Remark once again his preference for the actual and the ordinary. There are religions in which holiness involves unusual conditions and special diet. Some forms of mysticism seem to be incompatible with married life. But the type of holiness which Jesus teaches can be achieved with an ordinary diet, and a wife and five children. He had lived himself in a family of eight or nine. It is perhaps harder, but it is a richer sanctity, if the real mark of a Saint is, as we have been told, that he makes it easier for others to believe in God. In any case the ordinary is always good enough with Jesus. Only he would have men go deeper, always deeper. Why can you not think for yourselves? he asks. Signs were what men demanded. He pictures Dives' mind running on signs even in hell (Luke 16:27). "What could you do with signs? Look at what you have already. You read the weather for to-morrow by looking at the sky to-day. The south wind means heat; the red sky fair weather. Study, look, think" (Luke 12:55). His animals, as we saw, are all real animals; it is real observation; real analogy. When he speaks of the lost sheep, it is not a fictitious joy that he describes or an imaginary one; it is real. The more we examine his sayings with any touch of his spirit, the more we wonder. Of course it is possible to handle them in the wrong way, to miss the real thought and make folly of everything.

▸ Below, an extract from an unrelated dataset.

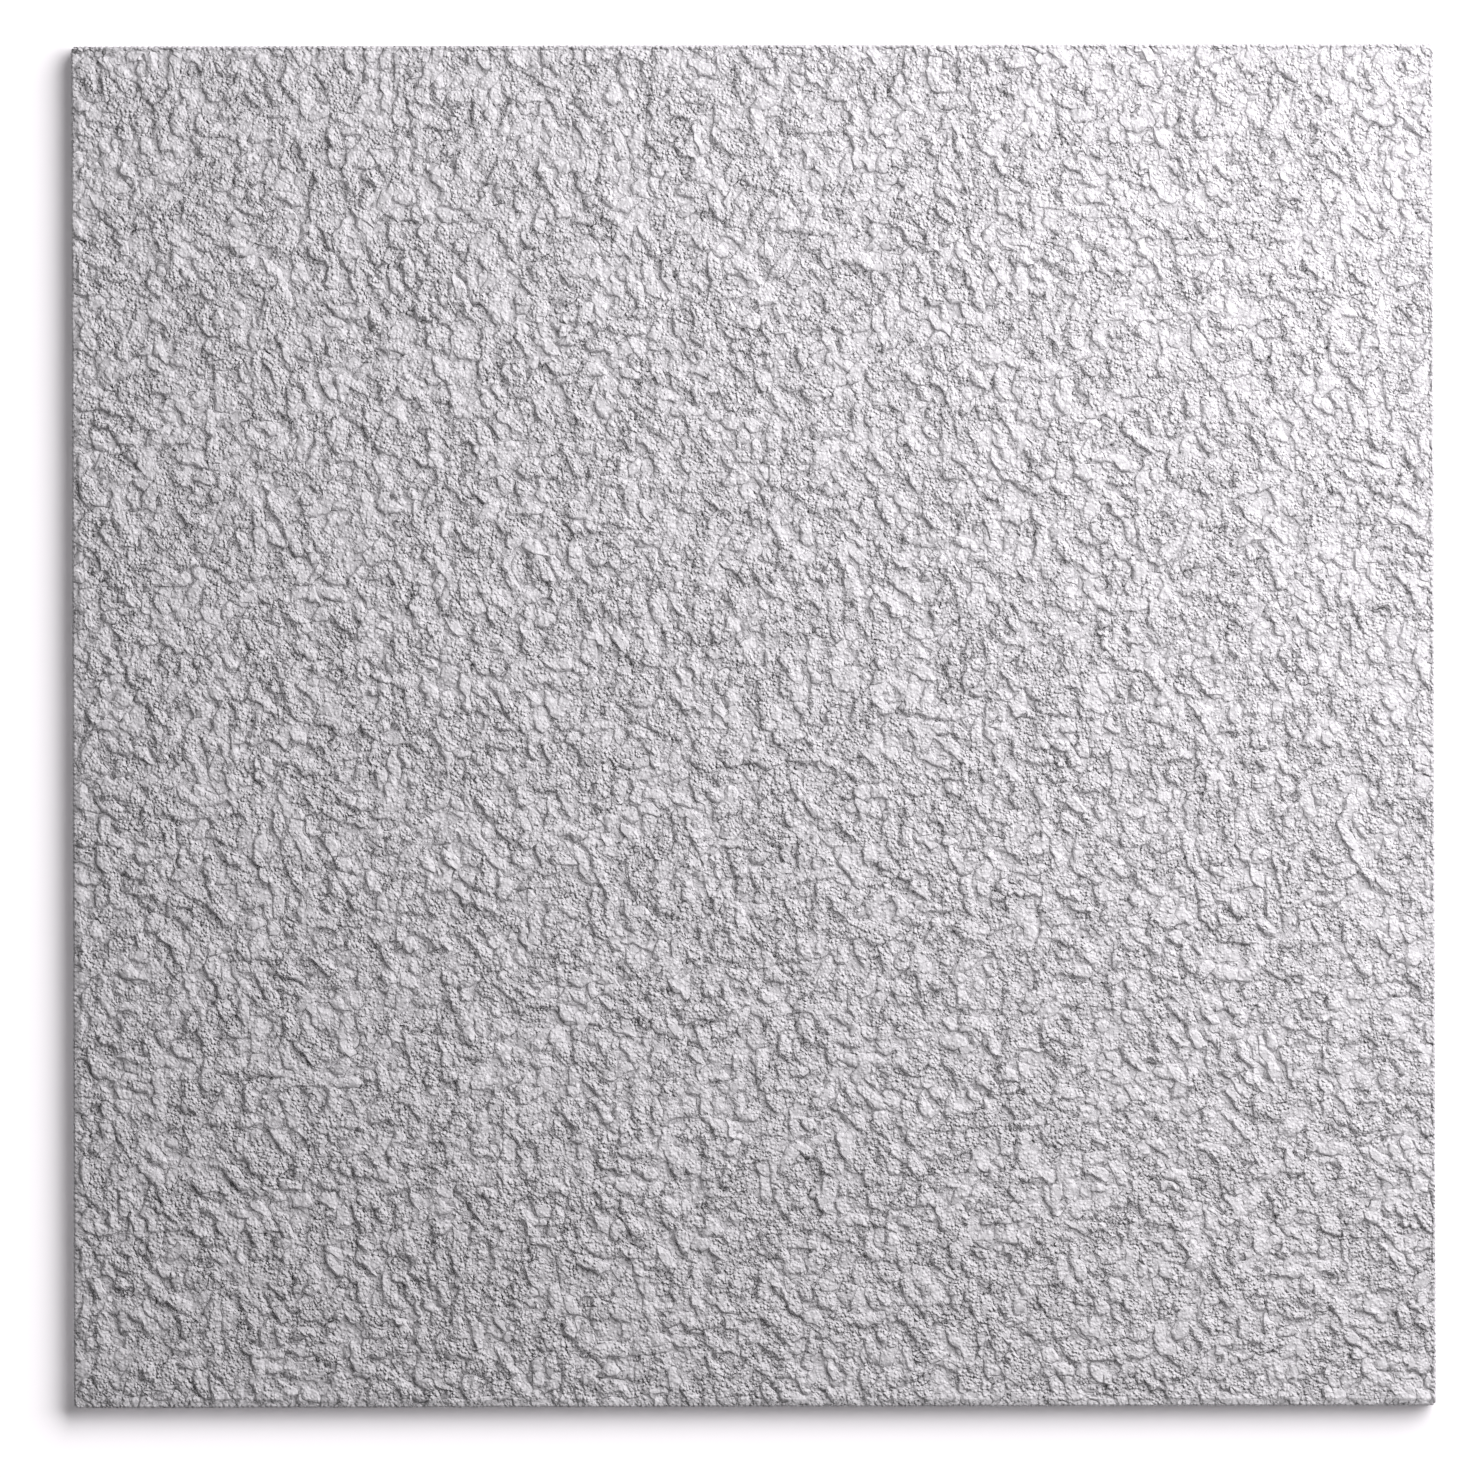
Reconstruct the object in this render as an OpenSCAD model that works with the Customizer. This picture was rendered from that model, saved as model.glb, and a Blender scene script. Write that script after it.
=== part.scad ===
// Ceiling tile moulded in one piece from polystyrene bead foam, with a rough-cast face.
// It lies on its flat back with the rough face up. The origin is the middle of the back.
// The face is a close scatter of flat-topped oval dabs, with sharp creases between them.

/* [Tile] */
// Length of the tile, along X
tile_length = 500; // [300:5:540]
// Width of the tile, along Y
tile_width = 500; // [300:5:540]
// Thickness from the back to the top of the tallest dab
tile_thickness = 10; // [6:0.5:25]
// Radius of the four upright corners
corner_radius = 2; // [1:0.5:8]
// Bevel round the rim, measured at the level of the bare ground
rim_bevel = 0.8; // [0.4:0.1:2]

/* [Rough-cast face] */
// Height of the tallest dab over the bare ground
relief_depth = 2; // [0.5:0.1:2.5]
// Spacing of the dabs
dab_pitch = 15; // [14:0.5:24]
// How far a dab strays from its even place, as a share of the spacing
dab_stray = 0.25; // [0:0.05:0.3]
// Length of the shortest dab
dab_length_min = 12; // [8:0.5:16]
// Length of the longest dab
dab_length_max = 24; // [18:0.5:32]
// Width of the narrowest dab
dab_width_min = 7; // [5:0.5:9]
// Width of the widest dab
dab_width_max = 12; // [10:0.5:18]
// Height of the flattest dab, as a share of the tallest
dab_low = 0.4; // [0.1:0.05:0.9]
// Share of the places that stay bare
dab_gaps = 0.06; // [0:0.02:0.4]
// How flat the top of a dab is: 2 is a round dome, more is a flatter top
dab_flatness = 4; // [2:0.5:8]
// Width of the border where the dabs sink to the bare ground
rim_fade = 5; // [1:0.5:20]
// Which scatter of dabs is made
scatter = 1; // [1:1:50]

/* [Hidden] */
// White, with a trace of blue
foam_colour = [0.9, 0.9, 0.91];
// Facets round a full turn of an upright corner
corner_facets = 32;
// Level of the bare ground between the dabs
ground_z = tile_thickness - relief_depth;
// The block that is trimmed to the tile reaches this far under the back
underside = 2;
// The outline reaches this far over the tallest dab
headroom = 1;
// A dab is given a ridge if its width falls short of its length by this share or more
ridge_slender = 0.35;
// How far a ridge may run out from the middle, as a share of the way to the creases
ridge_share = 0.6;
// Length of a ray that meets nothing
never = 1e6;
// Degrees that a column, a row, a draw and a scatter add to the angle of a chance's sine.
// No whole number of one makes up for another, so that neighbours get unlike chances.
chance_turns = [127.1, 311.7, 74.7, 19.3];
// The sine is magnified this much, and its whole part is dropped
chance_gain = 43758.5453;

// The dabs stand on rows of a triangular lattice that reaches past the tile on every side.
// In steps of the lattice, the columns and the rows reach over the tile by a little more than
// the dabs can stray. Odd rows stand half a step to the right, which takes one more column.
row_step = dab_pitch * sqrt(3) / 2;
lattice_margin = 0.1;
spare_rows = lattice_margin + 2 * dab_stray;
spare_columns = 1 + spare_rows;
columns = ceil(tile_length / dab_pitch + spare_columns);
rows = ceil(tile_width / row_step + spare_rows);

// A repeatable chance from 0 to 1 for the dab in column i of row j
function chance(i, j, which) =
    let (wave = sin(chance_turns * [i, j, which, scatter]) * chance_gain)
    wave - floor(wave);

// A value between two limits, by chance
function between(low, high, luck) = low + (high - low) * luck;

// A smooth rise from 0 to 1
function ease(t) = let (s = min(1, max(0, t))) s * s * (3 - 2 * s);

// How much of its height a dab keeps at a place near the rim
function rim_share(p) =
    ease((tile_length / 2 - abs(p.x)) / rim_fade) * ease((tile_width / 2 - abs(p.y)) / rim_fade);

// Middle of the dab in column i of row j
function dab_place(i, j) = [
    (i - columns / 2 + (j % 2) / 2 - 1 / 4 + between(-dab_stray, dab_stray, chance(i, j, 0))) * dab_pitch,
    (j - rows / 2) * row_step + between(-dab_stray, dab_stray, chance(i, j, 1)) * dab_pitch
];

// One dab: its middle, the direction of its length, its half length, half width and height
function dab(i, j) = [
    dab_place(i, j),
    let (turn = 180 * chance(i, j, 2)) [cos(turn), sin(turn)],
    between(dab_length_min, dab_length_max, chance(i, j, 3)) / 2,
    between(dab_width_min, dab_width_max, chance(i, j, 4)) / 2,
    chance(i, j, 6) < dab_gaps ? 0 : between(dab_low, 1, chance(i, j, 5))
];

// How far out a place lies from a dab's middle: 1 is on the rim of its oval
function reach(d, p) =
    let (away = p - d[0]) norm([away * d[1] / d[2], cross(d[1], away) / d[3]]);

// Height of one dab over the ground at a place: full in the middle, none outside its oval
function dab_height(d, p) =
    let (r = reach(d, p)) r < 1 ? d[4] * sqrt(1 - pow(r, dab_flatness)) : 0;

dabs = [for (j = [0:rows]) [for (i = [0:columns]) dab(i, j)]];
tallest = max([for (row = dabs) for (d = row) d[4] * rim_share(d[0])]);

// A place on the face, raised by a share of the tallest dab's height
function raised(p, height) =
    [p.x, p.y, ground_z + relief_depth * min(1, height * rim_share(p) / tallest)];

// The three neighbouring dabs round each lattice triangle, two triangles to a step of a strip.
// Kind 0 holds two dabs of the strip's lower row, and kind 1 holds two of its upper row.
function three_dabs(i, s, kind) =
    kind == 0
        ? [dabs[s][i], dabs[s][i + 1], dabs[s + 1][i + s % 2]]
        : [dabs[s][i + 1 - s % 2], dabs[s + 1][i + 1], dabs[s + 1][i]];

// The pit in a lattice triangle lies where its three ovals meet: the further an oval reaches
// towards the middle of the triangle, the further it pushes the pit away.
function pit(three) =
    let (
        middle = (three[0][0] + three[1][0] + three[2][0]) / 3,
        pulls = [for (d = three) reach(d, middle) / norm(middle - d[0])],
        place = pulls * [for (d = three) d[0]] / (pulls * [1, 1, 1])
    )
    raised(place, max([for (d = three) dab_height(d, place)]));

pits = [
    for (s = [0:rows - 1])
        for (i = [0:columns - 1])
            for (kind = [0, 1])
                pit(three_dabs(i, s, kind))
];

// Place of a pit in the list of pits, or -1 past the lattice's border
function pit_at(i, s, kind) =
    i < 0 || i >= columns || s < 0 || s >= rows ? -1 : 2 * (s * columns + i) + kind;

// The six pits round the dab in column i of row j, against the clock from the right
function ring(i, j) =
    let (shift = j % 2)
    [
        pit_at(i, j, 0), pit_at(i - 1 + shift, j, 1), pit_at(i - 1, j, 0),
        pit_at(i - 1, j - 1, 1), pit_at(i - 1 + shift, j - 1, 0), pit_at(i, j - 1, 1)
    ];

// How far a ray from a place gets before it crosses the line from pit a to pit b
function ray_length(place, direction, a, b) =
    let (
        start = [a.x, a.y],
        line = [b.x, b.y] - start,
        closing = cross(line, -direction)
    )
    closing > 0 ? cross(line, place - start) / closing : never;

// The level ridge of a long dab, from end to end, or the single top of a round one.
// Each end lies part of the way from the middle to the creases.
function ridge(i, j) =
    let (
        d = dabs[j][i],
        around = ring(i, j),
        slender = 1 - d[3] / d[2]
    )
    min(around) < 0 || slender < ridge_slender
        ? [raised(d[0], d[4])]
        : [
            for (way = [-1, 1])
                let (
                    room = min([
                        for (k = [0:5])
                            ray_length(d[0], way * d[1], pits[around[k]], pits[around[(k + 1) % 6]])
                    ])
                )
                raised(d[0] + way * d[1] * min(d[2] - d[3], room * ridge_share), d[4])
        ];

ridges = [for (j = [0:rows]) [for (i = [0:columns]) ridge(i, j)]];
// Two places in the list of points for each dab. A round dab uses only the first.
function ridge_at(i, j, end) = len(pits) + 2 * (j * (columns + 1) + i) + end;
ridge_points = [for (row = ridges) for (ends = row) for (end = [0, 1]) ends[min(end, len(ends) - 1)]];

// The end of a dab's ridge that faces the line between two pits
function facing(i, j, a, b) =
    len(ridges[j][i]) < 2 || a < 0 || b < 0
        ? ridge_at(i, j, 0)
        : let (
            side = (pits[a] + pits[b]) / 2,
            away = [side.x, side.y] - dabs[j][i][0]
        )
        ridge_at(i, j, away * dabs[j][i][1] > 0 ? 1 : 0);

// The facets of each dab: one to each stretch of crease, and one to each side of a ridge
dab_facets = [
    for (j = [0:rows])
        for (i = [0:columns])
            let (around = ring(i, j))
            for (k = [0:5])
                let (
                    a = around[k],
                    b = around[(k + 1) % 6],
                    c = around[(k + 2) % 6],
                    here = facing(i, j, a, b),
                    next = facing(i, j, b, c)
                )
                each [
                    if (a >= 0 && b >= 0) [here, b, a],
                    if (here != next) [b, here, next]
                ]
];

// The outermost dabs, once round against the clock, each with the pit inside the way to the next
border = concat(
    [for (i = [0:columns - 1]) [ridge_at(i, 0, 0), pit_at(i, 0, 0)]],
    [for (s = [0:rows - 1]) [ridge_at(columns, s, 0), pit_at(columns - 1, s, 1 - s % 2)]],
    [for (i = [columns:-1:1]) [ridge_at(i, rows, 0), pit_at(i - 1, rows - 1, 1)]],
    [for (s = [rows - 1:-1:0]) [ridge_at(0, s + 1, 0), pit_at(0, s, s % 2)]]
);
face_points = concat(pits, ridge_points);
border_count = len(border);
foot_points = [for (b = border) [face_points[b[0]].x, face_points[b[0]].y, -underside]];
foot_start = len(face_points);
foot_middle = foot_start + border_count;

border_facets = [
    for (n = [0:border_count - 1])
        let (
            next = (n + 1) % border_count,
            here_top = border[n][0],
            next_top = border[next][0],
            here_foot = foot_start + n,
            next_foot = foot_start + next
        )
        each [
            [here_top, border[n][1], next_top],
            [here_top, next_top, here_foot],
            [next_top, next_foot, here_foot],
            [here_foot, next_foot, foot_middle]
        ]
];

// The rough-cast face on a block that is larger than the tile
module rough_block() {
    polyhedron(
        points = concat(face_points, foot_points, [[0, 0, -underside]]),
        faces = concat(dab_facets, border_facets)
    );
}

// An upright plate of the tile's outline with rounded corners, drawn in by an inset
module outline_plate(inset, height) {
    middle_x = tile_length / 2 - inset - corner_radius;
    middle_y = tile_width / 2 - inset - corner_radius;
    for (x = [-middle_x, middle_x], y = [-middle_y, middle_y])
        translate([x, y, 0])
            cylinder(h = height, r = corner_radius, $fn = corner_facets);
}

// The tile's outline as a solid, with a bevel that runs on up past the tallest dab
module outline_body() {
    bevel_start = ground_z - rim_bevel;
    bevel_rise = rim_bevel + relief_depth + headroom;
    hull() {
        outline_plate(0, bevel_start);
        outline_plate(bevel_rise, bevel_start + bevel_rise);
    }
}

module ceiling_tile() {
    color(foam_colour)
        intersection() {
            rough_block();
            outline_body();
        }
}

ceiling_tile();
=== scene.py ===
"""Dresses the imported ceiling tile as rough-cast bead foam under a soft studio light.

The tile lies on its back with the rough face up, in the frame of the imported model. Lengths are in
millimetres while a shape is worked out, and in metres once they reach a mesh, a material or a lamp.
"""

import logging
import math
from dataclasses import dataclass
from enum import Enum
from typing import NamedTuple

import bpy
import numpy as np
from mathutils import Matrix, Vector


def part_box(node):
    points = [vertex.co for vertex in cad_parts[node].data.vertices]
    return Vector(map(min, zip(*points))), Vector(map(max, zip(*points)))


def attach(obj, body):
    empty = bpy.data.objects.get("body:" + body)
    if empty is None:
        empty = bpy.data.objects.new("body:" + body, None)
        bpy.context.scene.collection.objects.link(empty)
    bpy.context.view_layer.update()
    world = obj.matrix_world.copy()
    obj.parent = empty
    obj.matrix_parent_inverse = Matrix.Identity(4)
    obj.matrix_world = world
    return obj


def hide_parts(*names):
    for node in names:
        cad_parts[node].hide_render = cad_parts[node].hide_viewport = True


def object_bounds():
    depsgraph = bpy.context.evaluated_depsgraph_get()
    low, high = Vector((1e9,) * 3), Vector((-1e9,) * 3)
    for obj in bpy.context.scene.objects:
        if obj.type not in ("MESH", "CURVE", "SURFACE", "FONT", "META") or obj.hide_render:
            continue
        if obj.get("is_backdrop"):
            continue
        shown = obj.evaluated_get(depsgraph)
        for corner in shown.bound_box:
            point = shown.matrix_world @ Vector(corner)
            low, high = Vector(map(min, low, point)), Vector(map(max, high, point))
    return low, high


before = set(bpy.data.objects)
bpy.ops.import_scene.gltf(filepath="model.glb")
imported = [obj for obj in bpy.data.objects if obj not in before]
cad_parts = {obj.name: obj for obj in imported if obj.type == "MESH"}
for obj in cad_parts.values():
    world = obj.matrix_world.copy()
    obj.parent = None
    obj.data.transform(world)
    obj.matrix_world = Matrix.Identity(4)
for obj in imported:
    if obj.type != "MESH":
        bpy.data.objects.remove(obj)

MM = 0.001
BODY = "root"
CAD_NODE = "ceiling_tile"
PIECE = "rough_cast_tile"
# Vector attributes that hold the reach and the height of three small dabs each
DAB_ATTRIBUTES = (("dab_reach_a", "dab_height_a"), ("dab_reach_b", "dab_height_b"))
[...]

Thus, when he says he is the door, the interpreter may stray into silly detail and make faith the key, and—I don't know what the panels and hinges could be. That is not the style of Jesus. The soul of the thing, the great central meaning, the real analogy is his concern. Seriousness in observation, seriousness in reflection, is what he teaches. Men and women break down for want of thinking things out. Many things become possible to those who think seriously, as he did—and, so to speak, without watertight compartments.